10-17-2011 10:27 AM
If I develop an application that will do some data modification using the ACT 2012 SDK, would I be able to use that same code to run it against a 2008/2011 system? What would I need to do if I wanted my codebase to support several different versions of ACT?
Thank you
10-18-2011 06:07 AM
Typically, you want to develop for the oldest version you need to work with. The reason for this is due to newer versions having additional methods, objects, classes, etc. that the old version doesn't. Using any of the new items will prevent it from working with the old. It is usually easier to upgrade code to a newer version, than it is to go backwards.
This is in general, with just about any SDK/API.
In short, write your code against 2008. If you need to have your code target a newer version of ACT, I'd suggest copying your code to a new project, and upgrade it to work with that version of ACT. This way would keep your 2008 (base) code working, assuming you need it yet.
10-21-2011 01:57 PM
Absolutely accurate information int he reply.

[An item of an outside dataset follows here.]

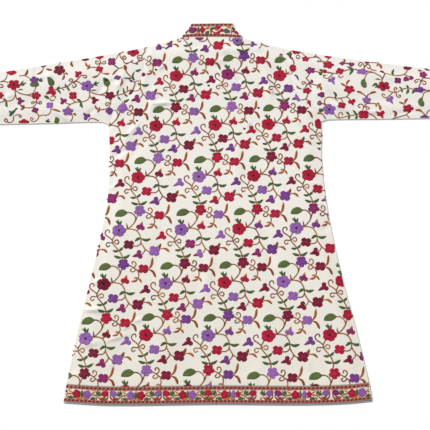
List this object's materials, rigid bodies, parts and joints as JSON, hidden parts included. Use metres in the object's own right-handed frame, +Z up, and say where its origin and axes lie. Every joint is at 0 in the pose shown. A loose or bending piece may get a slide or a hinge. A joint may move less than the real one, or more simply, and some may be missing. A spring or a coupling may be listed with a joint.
{
  "type": "long jacket",
  "caption": "Long A-line jacket with a stand collar, set-in long sleeves and a braided hem border, laid flat face down with its back on top.",
  "frame": {"origin": "centre of the footprint, on the surface that the jacket lies on", "axes": "+X towards the wearer's right sleeve, to the right seen from above with the collar away from the viewer; +Y towards the collar; +Z up, out of the jacket's back"},
  "size_m": [1.484, 1.0228, 0.0089],
  "materials": {
    "cloth": "ivory silk with wool chain-stitch flowers, soft sheen",
    "border": "ivory ground filled with chain-stitch flowers and scrolls",
    "braid": "twisted maroon and salmon braid"
  },
  "bodies": {
    "root": {"back": "cloth", "front_left": "cloth", "front_right": "cloth", "sleeve_left": "cloth", "sleeve_right": "cloth", "collar": "border", "collar_braid_base": "braid", "collar_braid_top": "braid", "hem_band_back": "border", "hem_band_front_left": "border", "hem_band_front_right": "border", "hem_braid_back_lower": "braid", "hem_braid_back_upper": "braid", "hem_braid_front_left_lower": "braid", "hem_braid_front_left_upper": "braid", "hem_braid_front_right_lower": "braid", "hem_braid_front_right_upper": "braid"}
  },
  "joints": []
}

Generally you just need to reference assemblies from the oldest version of ACT! you want supported in your project in Visual Studio.
10-21-2011 03:30 PM
dont forget tho that act 2011+ require the .Net 3.5 framework?? yet older only support 2.0 ? i didnt think newer act versions load plugins etc that are 3.5, am i right?
10-21-2011 04:55 PM
Thanks for the reminder!
The assemblies I created targeting the .Net 2.0 framework load up and run in Sage ACT! 2011/2012 in the .Net 3.5 framework.
Generally .Net is also forward compatible, though there are a couple of exceptions where interfaces or methods have been deprecated so no longer work in the newer version of the runtime.
Like ACT! - .Net is not backward compatible, so if you create the assembly targeting the .Net 3.5 framework it will likely not work in older versions of ACT! even when the older references are used.
So in addition to referencing the older framework dll's you also need to target .Net 2.0 for your assembly build.